Roland Reichenbach, Professor für Allgemeine Erziehungswissenschaft an der Universität Zürich, übte scharfe Kritik: «Der Lehrplan 21 macht Versprechen, die er nicht halten kann.» So habe er mit der Unterrichtspraxis nicht viel zu tun. Laut Reichenbach besteht zwischen Lehrplan und Lernen des Kindes kein direkter Weg, das könne auch durch einheitliche Schulungen der Lehrpersonen und Lehrmaterialien nicht erreicht werden. Viel mehr müssten die individuellen Ideen der Lehrpersonen zugelassen werden, der Lehrberuf liesse sich nicht von oben managen.
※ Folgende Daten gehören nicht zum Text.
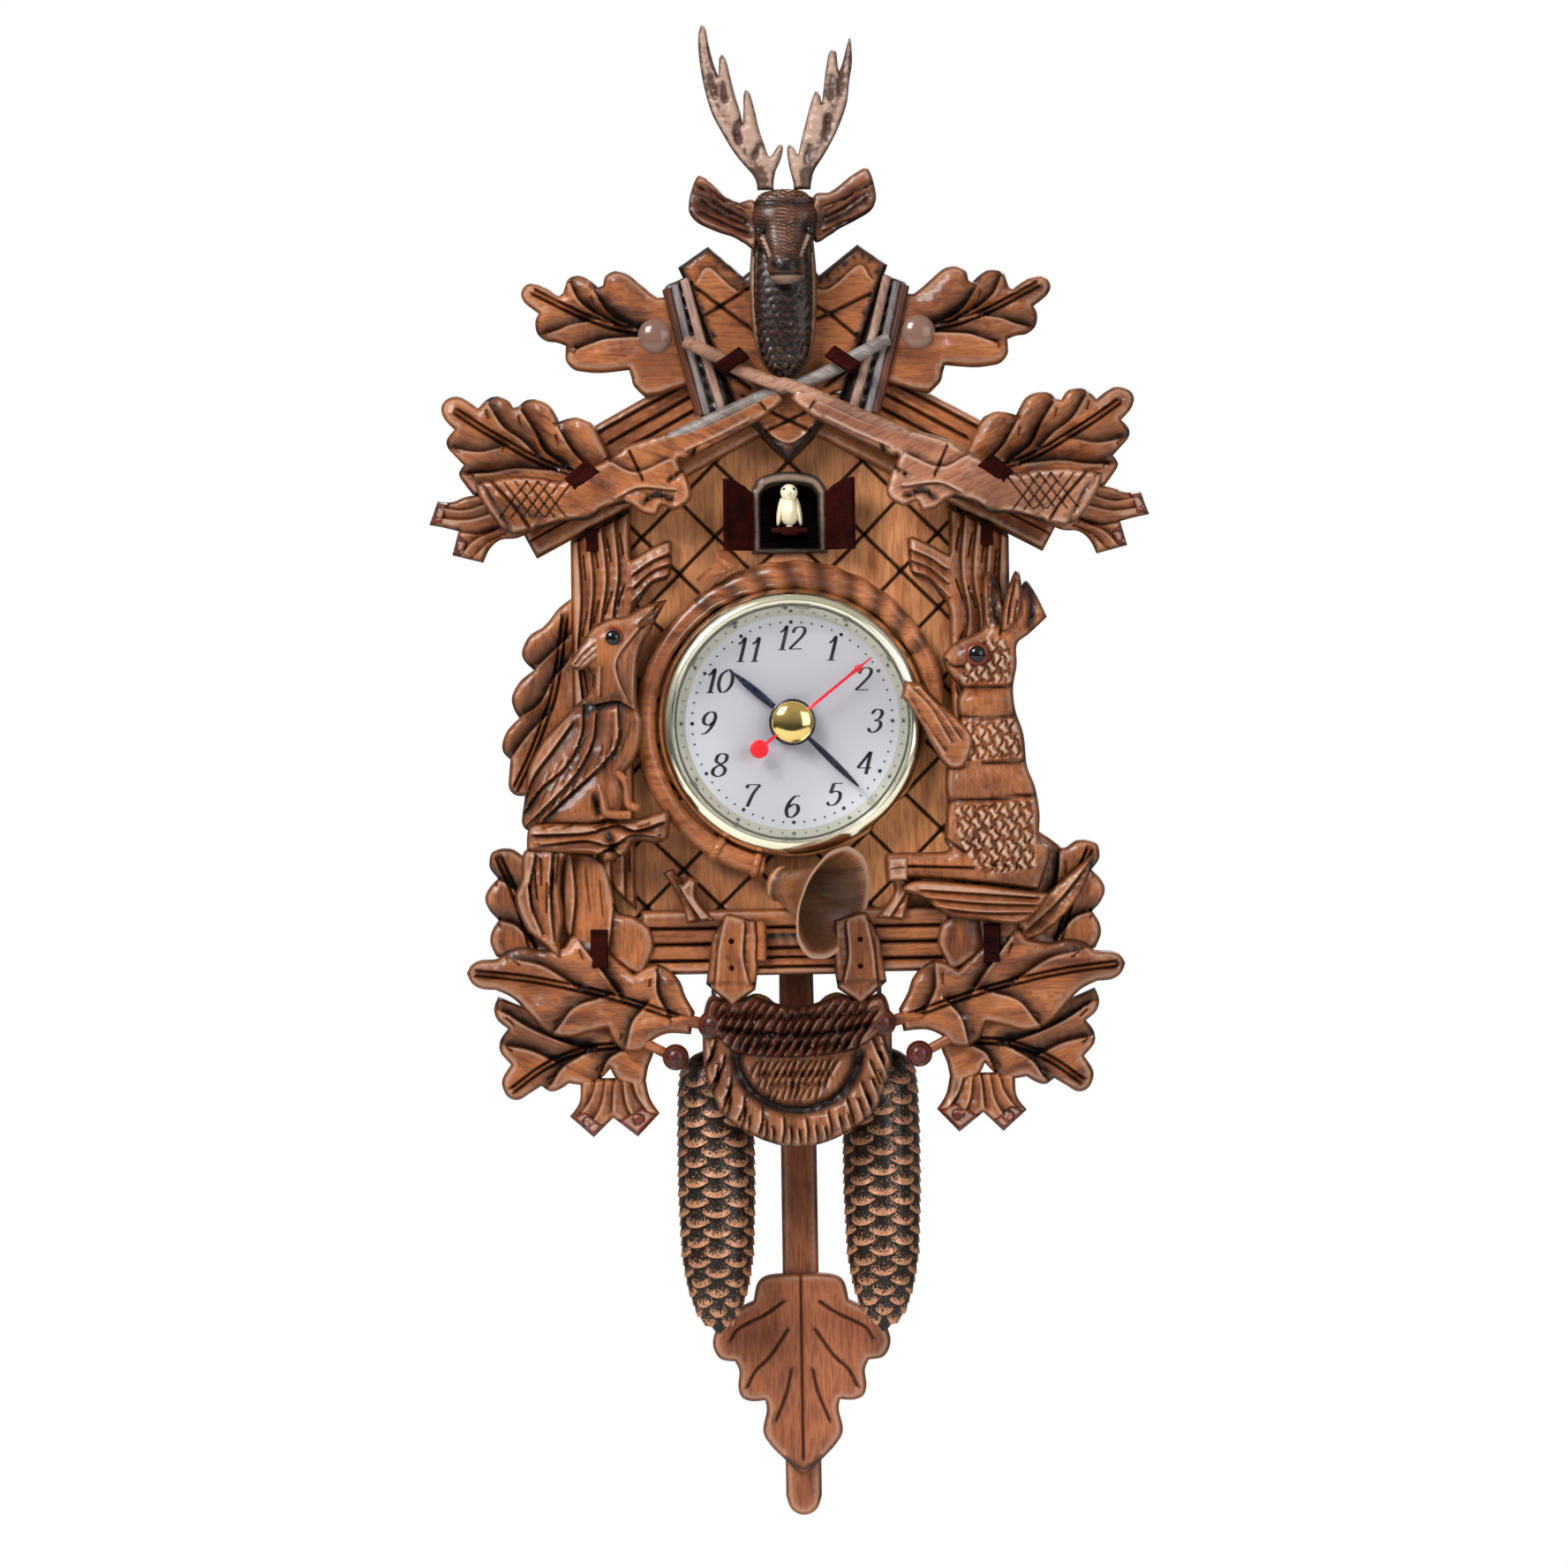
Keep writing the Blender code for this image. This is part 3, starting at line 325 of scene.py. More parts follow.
def relief(name, outline, back, front, features=(), material=None, body="case", edge=2.2, step=1.5,
           side=1, rim=0.45, fine=0.8, holes=(), waves=0.12, dark_rim=0, sharp=40, dense=None, both=False):
    """A carved board: a flat back, a worked front and walls between, in one closed mesh."""
    outline = flowing(flip(outline, side), 0.9)
    rims = [outline] + [flowing(flip(hole, side), 0.9) for hole in holes]
    lines = []
    for kind, path, width, amount, dark in features:
        path = flip(path, side)
        if kind == "chisel":
            line = np.array([point[:2] for point in path], float)
        else:
            line = along(path[::side], fine)
        lines.append((kind, line, width, amount, dark))
    low, high = outline.min(0), outline.max(0)
    grid = hexagons(low, high, step)
    marks = marks_beside(lines, fine)
    if dense:
        for kind, line, *_ in lines:
            if kind == "chisel":
                finer = hexagons(line.min(0), line.max(0), dense)
                marks = np.concatenate([marks, finer[inside(finer, line)]])
    if len(marks):
        grid = clear_of(grid, marks, step * 0.6)
    bands = []
    for ring in rims:
        run = np.roll(ring, -1, axis=0) - np.roll(ring, 1, axis=0)
        run /= np.maximum(np.linalg.norm(run, axis=1, keepdims=True), 1e-9)
        normal = np.stack([-run[:, 1], run[:, 0]], axis=1)
        for reach in (0.55, 1.3):
            for sign in (1, -1):
                band = ring + sign * reach * normal
                bands.append(band[distance(band, ring, True) > reach * 0.92])
    bands = np.concatenate(bands)
    grid = clear_of(grid, bands, step * 0.5)
    if len(marks):
        marks = clear_of(marks, bands, 0.3)
    free = np.concatenate([bands, marks, grid])
    keep = inside(free, outline) & (distance(free, outline, True) > 0.4)
    for hole in rims[1:]:
        keep &= ~inside(free, hole) & (distance(free, hole, True) > 0.4)
    points = np.concatenate([*rims, free[keep]])
    edges = []
    start = 0
    for ring in rims:
        edges += [(start + i, start + (i + 1) % len(ring)) for i in range(len(ring))]
        start += len(ring)
    verts, _, faces, *_ = delaunay_2d_cdt([Vector(p) for p in points], edges, [], 1, 1e-5)
    flat = np.array([tuple(v) for v in verts])
    faces = np.array([tuple(face) for face in faces])
    centres = flat[faces].mean(1)
    solid = inside(centres, outline)
    for hole in rims[1:]:
        solid &= ~inside(centres, hole)
    faces = faces[solid]
    used = np.unique(faces)
    renumber = np.full(len(flat), -1)
    renumber[used] = np.arange(len(used))
    flat, faces = flat[used], renumber[faces]
    border = distance(flat, outline, True)
    for hole in rims[1:]:
        border = np.minimum(border, distance(flat, hole, True))
    height, shade = carve(flat, border, front - back, lines, edge, rim, waves, dark_rim)
    return closed_relief(name, flat, faces, back, height, shade, material, body, sharp, both)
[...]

Die Bildungskonferenz bot den Teilnehmenden die Möglichkeit, in einem Live-Voting auf die Referate zu reagieren. In der Abstimmung zu Reichenbachs Referat taten rund drei Viertel der 230 Anwesenden kund, dass sie durch den Lehrplan 21 keine bessere Schule erwarten.

Romandie zeigt, wie es geht
Was dem Kanton Zürich noch bevorsteht, wurde in der Romandie bereits umgesetzt. Mit dem PER (Plan d’études romands) führten die Westschweizer Kantone vor vier Jahren erfolgreich einen harmonisierten Lehrplan ein. «Die Lehrpersonen haben die Harmonisierung zur eigenen Sache erklärt, so dass er nie als Fremdkörper empfunden wurde», sagte Georges Pasquier, der unter anderem zehn Jahre lang als Präsident des westschweizerischen Dachverbands SER, der Gewerkschaft der Lehrpersonen in der Romandie, gewirkt hatte. Als positive Faktoren nannte Pasquier mehrere Umstände. In erster Linie sei im Lehrplan das berufliche Werkzeug und nicht das Gesetz ersichtlich. Zudem sei die Idee eines harmonisierten Lehrplans historisch gewachsen, denn bereits 1864 hätten Westschweizer Lehrpersonen im Lehrerverein die gemeinsame Arbeit zwischen den Kantonen angestrebt.

Wädenswil ist gelassen
Im Publikum sassen viele Schulvertreter von Gemeinden im Bezirk. Wädenswiler Vertreter sehen dem Lehrplan 21 mit Ruhe entgegen. «Die Schule ist in einem permanenten Wandel», sagte der Wädenswiler Stadtrat Johannes Zollinger (EVP). Er sei daher kritisch, ob der Lehrplan 21 die Schule dermassen revolutionieren werde. Die Lehrpersonen seien aber flexibel und würden gelassen und pragmatisch daran gehen und die positiven Aspekte umsetzen. Frido Koch, Schulleiter der Wädenswiler Oberstufe Rotweg, meinte: «Wir sind auf gutem Weg. So sind beispielsweise die neuen Lehrmittel für Mathematik sehr gut, die Schüler werden befähigt, selbständig zu lernen.» Nicolas Dudler, Schulleiter des Schulhauses Untermosen, betonte die Zusammenarbeit zwischen den Lehrpersonen. «Die Kompetenzorientierung wird den teaminternen Austausch bereichern.» Und auch er glaubt, dass der neue Lehrplan die Schule nicht sonderlich verändern wird. 


1 Kommentar:

  1. Hier bestätigt die Projektleiterin zur Einführung des Lehrplans 21 in Basel-Stadt - allerdings etwas verklausuliert - , was die D-EDK und die LP21-Befürworter immer abstreiten:

    1. Dass es beim LP21 nur noch das "selbstgesteuerte Lernen" gibt:
    "Der Lehrplan 21 sehe aber vor, dass die Kinder in ihrem eigenen Tempo die notwendigen Kompetenzen erwerben könnten".

    2. Dass es - nach einer anfänglichen Übergangsphase - keine Methodenfreiheit mehr geben wird:
    "Sie erläuterte, dass eine Übergangsphase bis 2021 bestünde. In dieser Zeit stehe es den Schulleitungen frei, selber zu entscheiden, wann sie den neuen Lehrplan einführen wollten".